Witch Hazel also makes a non-speaking cameo appearance in the film Looney Tunes: Rabbits Run.

Witch Hazel also starred in the New Looney Tunes segments "Finders Keepers, Losers Sweepers", "Hiccups and Downs" and "It's Snout or Never".

Witch Hazel made her first appearance in the Looney Tunes Cartoons short "Hex Appeal", which is part of a Halloween special titled Bugs Bunny's Howl-O-Skreem Spooktacula.

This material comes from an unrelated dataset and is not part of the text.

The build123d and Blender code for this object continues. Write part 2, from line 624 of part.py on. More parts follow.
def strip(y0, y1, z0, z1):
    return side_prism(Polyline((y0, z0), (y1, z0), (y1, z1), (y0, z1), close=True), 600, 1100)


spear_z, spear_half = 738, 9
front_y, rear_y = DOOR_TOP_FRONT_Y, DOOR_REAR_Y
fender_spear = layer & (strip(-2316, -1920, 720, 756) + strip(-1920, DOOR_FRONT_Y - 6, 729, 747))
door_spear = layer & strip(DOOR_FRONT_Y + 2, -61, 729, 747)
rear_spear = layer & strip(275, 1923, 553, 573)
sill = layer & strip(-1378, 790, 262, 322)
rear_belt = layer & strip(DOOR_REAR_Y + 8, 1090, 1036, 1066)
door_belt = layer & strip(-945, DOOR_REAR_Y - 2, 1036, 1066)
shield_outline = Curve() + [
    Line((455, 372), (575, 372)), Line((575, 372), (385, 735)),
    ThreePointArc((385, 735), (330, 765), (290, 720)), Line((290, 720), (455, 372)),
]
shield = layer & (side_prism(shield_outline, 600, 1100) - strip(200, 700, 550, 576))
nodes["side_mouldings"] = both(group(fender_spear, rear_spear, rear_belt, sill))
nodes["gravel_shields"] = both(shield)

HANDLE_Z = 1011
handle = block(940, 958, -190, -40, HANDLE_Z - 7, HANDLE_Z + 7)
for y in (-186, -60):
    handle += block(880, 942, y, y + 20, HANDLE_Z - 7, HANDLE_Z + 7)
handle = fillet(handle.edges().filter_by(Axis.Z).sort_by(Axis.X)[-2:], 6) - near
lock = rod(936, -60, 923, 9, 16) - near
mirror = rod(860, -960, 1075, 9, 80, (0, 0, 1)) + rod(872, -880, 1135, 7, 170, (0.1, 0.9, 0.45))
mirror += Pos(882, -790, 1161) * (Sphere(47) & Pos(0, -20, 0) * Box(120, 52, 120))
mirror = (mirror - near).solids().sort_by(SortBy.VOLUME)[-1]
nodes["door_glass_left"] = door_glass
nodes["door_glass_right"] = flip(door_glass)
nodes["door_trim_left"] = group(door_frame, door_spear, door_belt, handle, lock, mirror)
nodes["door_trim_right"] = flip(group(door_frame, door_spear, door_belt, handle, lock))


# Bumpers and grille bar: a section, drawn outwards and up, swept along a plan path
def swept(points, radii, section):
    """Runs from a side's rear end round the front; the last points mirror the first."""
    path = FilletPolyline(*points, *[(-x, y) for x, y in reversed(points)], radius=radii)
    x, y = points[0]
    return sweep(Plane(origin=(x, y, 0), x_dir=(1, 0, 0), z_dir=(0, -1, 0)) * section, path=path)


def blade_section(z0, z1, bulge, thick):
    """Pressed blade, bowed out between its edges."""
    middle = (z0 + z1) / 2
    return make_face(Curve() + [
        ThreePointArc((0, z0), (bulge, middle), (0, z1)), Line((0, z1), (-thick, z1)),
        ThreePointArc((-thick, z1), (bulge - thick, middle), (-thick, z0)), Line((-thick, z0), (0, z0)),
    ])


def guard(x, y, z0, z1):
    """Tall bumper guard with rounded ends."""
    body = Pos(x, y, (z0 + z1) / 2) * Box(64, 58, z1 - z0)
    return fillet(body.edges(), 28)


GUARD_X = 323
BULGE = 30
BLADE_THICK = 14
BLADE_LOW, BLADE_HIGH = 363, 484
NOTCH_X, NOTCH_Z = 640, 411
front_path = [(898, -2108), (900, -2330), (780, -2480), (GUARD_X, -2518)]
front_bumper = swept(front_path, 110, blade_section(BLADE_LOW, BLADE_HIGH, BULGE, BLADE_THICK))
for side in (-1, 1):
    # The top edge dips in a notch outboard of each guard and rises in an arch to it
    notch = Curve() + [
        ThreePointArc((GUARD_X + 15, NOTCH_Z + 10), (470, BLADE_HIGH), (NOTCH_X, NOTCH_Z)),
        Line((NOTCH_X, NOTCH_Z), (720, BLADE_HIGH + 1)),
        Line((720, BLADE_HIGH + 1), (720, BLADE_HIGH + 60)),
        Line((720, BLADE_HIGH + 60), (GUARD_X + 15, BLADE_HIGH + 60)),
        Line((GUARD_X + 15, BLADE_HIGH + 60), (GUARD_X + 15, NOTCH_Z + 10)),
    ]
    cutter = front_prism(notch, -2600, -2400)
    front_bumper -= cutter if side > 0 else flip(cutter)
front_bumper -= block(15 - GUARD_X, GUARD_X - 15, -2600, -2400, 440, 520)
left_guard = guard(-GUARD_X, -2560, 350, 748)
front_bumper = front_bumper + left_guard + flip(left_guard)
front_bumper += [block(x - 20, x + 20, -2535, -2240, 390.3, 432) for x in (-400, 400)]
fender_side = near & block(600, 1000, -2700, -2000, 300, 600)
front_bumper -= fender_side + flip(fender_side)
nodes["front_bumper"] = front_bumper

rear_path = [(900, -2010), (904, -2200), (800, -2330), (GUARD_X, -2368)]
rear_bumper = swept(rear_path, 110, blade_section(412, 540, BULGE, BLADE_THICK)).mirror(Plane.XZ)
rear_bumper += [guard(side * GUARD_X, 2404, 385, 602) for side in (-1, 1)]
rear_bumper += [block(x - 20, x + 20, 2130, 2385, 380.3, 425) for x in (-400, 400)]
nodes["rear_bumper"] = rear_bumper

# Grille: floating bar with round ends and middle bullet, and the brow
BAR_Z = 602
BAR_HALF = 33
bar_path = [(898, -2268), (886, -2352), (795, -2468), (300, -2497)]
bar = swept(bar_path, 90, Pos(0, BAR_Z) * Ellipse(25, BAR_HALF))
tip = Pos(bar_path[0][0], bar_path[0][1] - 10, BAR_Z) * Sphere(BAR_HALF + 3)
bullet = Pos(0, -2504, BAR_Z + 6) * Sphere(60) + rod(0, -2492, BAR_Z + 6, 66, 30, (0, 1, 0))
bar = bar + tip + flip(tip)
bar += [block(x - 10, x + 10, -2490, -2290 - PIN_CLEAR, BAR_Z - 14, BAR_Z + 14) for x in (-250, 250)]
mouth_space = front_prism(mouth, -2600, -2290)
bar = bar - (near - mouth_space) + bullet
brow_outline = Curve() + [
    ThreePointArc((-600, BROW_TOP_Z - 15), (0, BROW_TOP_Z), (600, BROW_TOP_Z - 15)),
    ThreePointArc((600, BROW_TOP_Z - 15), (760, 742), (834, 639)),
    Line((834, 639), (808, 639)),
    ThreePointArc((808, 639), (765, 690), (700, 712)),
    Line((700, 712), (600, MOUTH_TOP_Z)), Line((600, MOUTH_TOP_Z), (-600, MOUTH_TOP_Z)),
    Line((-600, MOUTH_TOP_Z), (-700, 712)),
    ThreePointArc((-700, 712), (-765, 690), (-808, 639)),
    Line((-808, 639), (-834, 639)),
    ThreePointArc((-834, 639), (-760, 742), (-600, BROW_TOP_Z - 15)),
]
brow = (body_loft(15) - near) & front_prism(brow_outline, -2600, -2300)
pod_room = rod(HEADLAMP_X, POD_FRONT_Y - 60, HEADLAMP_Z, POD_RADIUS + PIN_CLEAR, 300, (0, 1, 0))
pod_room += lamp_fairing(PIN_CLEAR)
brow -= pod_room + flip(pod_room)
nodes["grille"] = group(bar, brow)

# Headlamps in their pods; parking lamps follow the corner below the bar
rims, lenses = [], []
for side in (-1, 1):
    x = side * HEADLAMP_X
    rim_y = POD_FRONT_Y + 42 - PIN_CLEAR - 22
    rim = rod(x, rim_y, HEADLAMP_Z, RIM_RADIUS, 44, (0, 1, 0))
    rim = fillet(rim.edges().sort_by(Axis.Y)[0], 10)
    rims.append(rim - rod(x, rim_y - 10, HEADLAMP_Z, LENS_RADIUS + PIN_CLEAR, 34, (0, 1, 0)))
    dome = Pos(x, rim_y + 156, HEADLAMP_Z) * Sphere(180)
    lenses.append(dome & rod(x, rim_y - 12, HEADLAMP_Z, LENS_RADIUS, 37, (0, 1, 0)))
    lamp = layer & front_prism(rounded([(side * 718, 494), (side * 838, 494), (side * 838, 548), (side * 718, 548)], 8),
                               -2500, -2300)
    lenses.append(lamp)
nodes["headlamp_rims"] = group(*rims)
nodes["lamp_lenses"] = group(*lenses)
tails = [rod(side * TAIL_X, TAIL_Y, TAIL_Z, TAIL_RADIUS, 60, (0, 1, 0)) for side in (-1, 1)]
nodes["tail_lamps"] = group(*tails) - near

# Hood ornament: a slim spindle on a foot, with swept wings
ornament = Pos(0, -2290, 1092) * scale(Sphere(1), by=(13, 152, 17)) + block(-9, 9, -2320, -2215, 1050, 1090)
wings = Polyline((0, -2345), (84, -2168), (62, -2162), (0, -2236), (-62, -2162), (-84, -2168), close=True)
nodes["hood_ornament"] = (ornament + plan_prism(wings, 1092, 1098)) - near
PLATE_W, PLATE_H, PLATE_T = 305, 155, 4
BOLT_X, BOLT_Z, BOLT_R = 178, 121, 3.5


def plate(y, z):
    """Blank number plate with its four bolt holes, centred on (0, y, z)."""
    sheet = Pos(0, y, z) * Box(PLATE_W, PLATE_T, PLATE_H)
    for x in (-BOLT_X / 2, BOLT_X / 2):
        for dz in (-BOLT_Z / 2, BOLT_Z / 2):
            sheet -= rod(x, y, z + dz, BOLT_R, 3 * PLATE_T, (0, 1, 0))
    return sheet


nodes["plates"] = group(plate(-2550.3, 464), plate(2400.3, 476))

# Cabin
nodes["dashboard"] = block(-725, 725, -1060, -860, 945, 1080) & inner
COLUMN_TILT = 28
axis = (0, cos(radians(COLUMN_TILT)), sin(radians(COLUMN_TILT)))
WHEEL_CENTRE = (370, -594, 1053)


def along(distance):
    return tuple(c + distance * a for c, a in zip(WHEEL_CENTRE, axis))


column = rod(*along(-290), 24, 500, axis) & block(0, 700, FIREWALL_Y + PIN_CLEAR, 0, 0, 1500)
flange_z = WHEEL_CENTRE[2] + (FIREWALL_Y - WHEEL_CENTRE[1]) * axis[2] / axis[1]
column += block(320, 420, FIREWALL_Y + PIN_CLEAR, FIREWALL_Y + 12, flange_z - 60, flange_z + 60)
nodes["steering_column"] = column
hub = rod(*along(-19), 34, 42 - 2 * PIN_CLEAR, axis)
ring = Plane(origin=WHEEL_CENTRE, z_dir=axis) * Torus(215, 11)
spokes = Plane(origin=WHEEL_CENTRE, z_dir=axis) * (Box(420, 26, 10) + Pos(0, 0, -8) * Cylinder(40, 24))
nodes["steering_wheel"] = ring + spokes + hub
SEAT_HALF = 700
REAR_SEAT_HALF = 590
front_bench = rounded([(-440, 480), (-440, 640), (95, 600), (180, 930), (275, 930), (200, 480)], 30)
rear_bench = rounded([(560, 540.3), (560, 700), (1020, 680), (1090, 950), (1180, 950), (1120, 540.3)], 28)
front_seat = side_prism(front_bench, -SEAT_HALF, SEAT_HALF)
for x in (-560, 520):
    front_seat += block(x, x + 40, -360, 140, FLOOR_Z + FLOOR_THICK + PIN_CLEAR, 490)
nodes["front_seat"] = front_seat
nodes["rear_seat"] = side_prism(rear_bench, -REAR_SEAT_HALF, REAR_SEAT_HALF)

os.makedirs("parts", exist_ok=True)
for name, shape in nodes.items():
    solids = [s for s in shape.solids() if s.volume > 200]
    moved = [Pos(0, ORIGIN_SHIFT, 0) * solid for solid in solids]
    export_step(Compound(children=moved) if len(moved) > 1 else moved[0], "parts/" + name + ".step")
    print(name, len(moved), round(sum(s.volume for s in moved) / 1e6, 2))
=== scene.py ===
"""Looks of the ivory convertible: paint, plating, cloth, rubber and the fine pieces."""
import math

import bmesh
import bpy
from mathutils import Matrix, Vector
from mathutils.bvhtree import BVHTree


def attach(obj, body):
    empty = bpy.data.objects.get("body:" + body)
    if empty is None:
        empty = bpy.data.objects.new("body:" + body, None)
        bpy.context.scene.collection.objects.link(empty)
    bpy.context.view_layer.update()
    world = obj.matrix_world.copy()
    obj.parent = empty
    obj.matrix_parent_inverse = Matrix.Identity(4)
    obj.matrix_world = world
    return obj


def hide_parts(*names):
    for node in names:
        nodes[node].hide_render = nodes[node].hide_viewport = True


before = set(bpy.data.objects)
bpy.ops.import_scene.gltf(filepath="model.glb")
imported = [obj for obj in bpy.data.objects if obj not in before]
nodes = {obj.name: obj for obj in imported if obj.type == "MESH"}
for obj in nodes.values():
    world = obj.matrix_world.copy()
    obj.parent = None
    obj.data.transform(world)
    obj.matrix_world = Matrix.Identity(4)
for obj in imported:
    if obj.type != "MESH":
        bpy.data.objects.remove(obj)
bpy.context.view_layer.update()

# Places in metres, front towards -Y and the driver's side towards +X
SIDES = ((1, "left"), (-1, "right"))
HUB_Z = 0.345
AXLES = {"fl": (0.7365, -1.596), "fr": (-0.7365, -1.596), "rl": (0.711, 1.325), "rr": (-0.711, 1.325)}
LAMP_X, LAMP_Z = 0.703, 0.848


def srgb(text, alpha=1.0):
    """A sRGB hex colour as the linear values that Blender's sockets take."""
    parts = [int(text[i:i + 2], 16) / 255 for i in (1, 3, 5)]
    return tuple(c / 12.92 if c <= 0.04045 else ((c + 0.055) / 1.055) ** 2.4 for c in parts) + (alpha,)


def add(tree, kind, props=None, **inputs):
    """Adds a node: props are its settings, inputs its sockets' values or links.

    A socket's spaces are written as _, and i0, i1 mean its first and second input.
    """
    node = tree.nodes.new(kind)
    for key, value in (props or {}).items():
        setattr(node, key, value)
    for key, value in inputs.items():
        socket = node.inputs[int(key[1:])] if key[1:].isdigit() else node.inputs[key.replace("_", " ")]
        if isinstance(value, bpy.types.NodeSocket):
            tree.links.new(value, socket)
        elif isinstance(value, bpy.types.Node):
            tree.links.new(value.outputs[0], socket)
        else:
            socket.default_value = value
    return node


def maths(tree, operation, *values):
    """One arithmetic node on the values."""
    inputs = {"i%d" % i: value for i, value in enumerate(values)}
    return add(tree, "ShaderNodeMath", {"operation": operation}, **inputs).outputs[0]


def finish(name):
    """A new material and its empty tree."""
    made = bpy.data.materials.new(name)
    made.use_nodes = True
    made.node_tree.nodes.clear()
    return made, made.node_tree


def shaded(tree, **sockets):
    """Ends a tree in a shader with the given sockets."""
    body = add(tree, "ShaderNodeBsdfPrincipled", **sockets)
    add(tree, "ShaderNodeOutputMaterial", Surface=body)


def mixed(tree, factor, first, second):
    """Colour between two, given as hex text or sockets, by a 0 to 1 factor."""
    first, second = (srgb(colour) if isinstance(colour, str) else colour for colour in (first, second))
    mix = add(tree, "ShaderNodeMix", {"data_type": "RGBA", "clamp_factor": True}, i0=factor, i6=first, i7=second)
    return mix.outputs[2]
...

Witch Hazel appears in the Teen Titans Go! episode, "Warner Bros. 100th Anniversary". She is among the Looney Tunes characters guests for the Warner Bros. centennial celebration.

===Witch Lezah===
The 2011 animated series The Looney Tunes Show introduces Witch Hazel renamed to Witch Lezah. Lezah ("Hazel" spelled backwards) is voiced by Roz Ryan, who gives the character a pronounced black accent. In the series, she is Gossamer's mother. Unlike the other characters and her original character, she is always serious and gives advice that is not nonsensical and is more calm. She has a contradictory relationship with Daffy; she once threatened him into helping Gossamer make friends. Once Gossamer has friends she asks Daffy to stay away despite all his hard work. She has been a hypnotherapist by trade, as seen in "Point, Laser Point", where she provided Sylvester with services when he was in denial about his relationship with his mother. In "It's a Handbag", she helped Daffy recall who took his handbag. In "Best Friends Redux", Witch Lezah has a time portal in her home, which Daffy uses to jealously ensure that Bugs Bunny and Rodney Rabbit never meet. When nobody knows Daffy, Witch Lezah, who is unaffected by the time change, sends Daffy back in time to correct it, as it's ultimately because of Rodney that Bugs and Daffy met and became friends. Daffy uses Witch Lezah's time portal again to make sure he and Porky Pig meet.